Duration: Week 10-11

Problem: How to accelerate the convergence of GD/SGD for $\displaystyle\min_{\mathbf{w}\in \mathbb{R}^n} \frac{1}{N}\sum_{i=1}^N L_i(\mathbf{w})$.

Examples: In the GD variants for $\displaystyle\min_{\mathbf{w}\in \mathbb{R}^n} L(\mathbf{w})$: $\displaystyle\mathbf{w}{k+1} = \mathbf{w}_k - \alpha_k \nabla{\mathbf{w}} L(\mathbf{w}k)$, making use of previous iterations’ gradient $\nabla{\mathbf{w}} L(\mathbf{w}_{k-1})$ to accelerate the convergence.

Material: Review of Math 449 on how the condition number of the Hessian affects the convergence, momentum and acceleration, momentum for quadratic optimization, convergence proof using first order ODE system. (Coding) Writing accelerated optimizer using PyTorch optim interface, manipulating the cache using param_groups, load state_dict of a model and pass it to the optimizer using a closure().

Module 5

Duration: Week 11-12

Problem: how to minimize a convex and smooth function $\displaystyle\min_{\mathbf{x}\in \mathbb{R}^N} L(\mathbf{x})$ using various second order methods (mainly quasi-Newton methods).

Examples: Same as module 2, but this time we try to exploit the information from the Hessian of an objective function.
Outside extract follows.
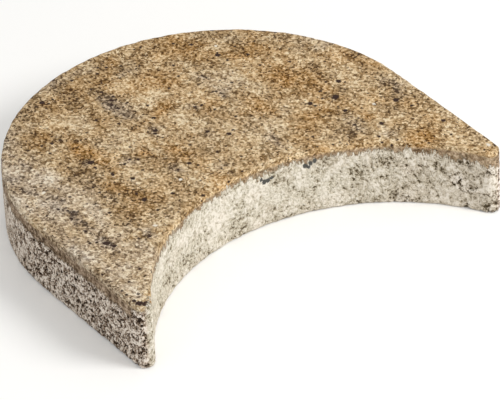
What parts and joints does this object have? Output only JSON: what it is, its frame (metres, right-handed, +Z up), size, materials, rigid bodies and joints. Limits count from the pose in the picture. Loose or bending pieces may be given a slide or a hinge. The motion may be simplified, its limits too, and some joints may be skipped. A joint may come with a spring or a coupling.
{
  "type": "garden edging stone",
  "caption": "Flat concrete lawn edging stone with a half-round back and a matching round recess, so that stones nest in a row.",
  "frame": {"origin": "centre of the half-round back, on the underside that the stone is bedded on", "axes": "+X from side to side, +Y towards the half-round back, +Z up out of the top face"},
  "size_m": [0.266, 0.2411, 0.045],
  "materials": {
    "concrete": "matte"
  },
  "bodies": {
    "root": {"edging_stone": "concrete"}
  },
  "joints": []
}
Material: Review of the Math 449 second half, convergence analysis of Newton’s method, quasi-Newton method. (Coding) Implement the quasi-Newton method in PyTorch optim interface with autograd.

Module 6

Duration: Week 13-14

Problem: Advanced techniques to optimize $\displaystyle\min_{\mathbf{w}\in \mathbb{R}^n} \frac{1}{N}\sum_{i=1}^N L_i(\mathbf{w})$ and final project Q&A sessions.

Examples: Same with Module 5 example, but this time we try to exploit the information from more data and more iterations.

Material: variance reduction techniques such as stochastic variance reduced gradient(SVRG), SAGA, coordinate descent. (Coding) Discussions on the parameter tuning for the final project of the Kaggle in-class competition.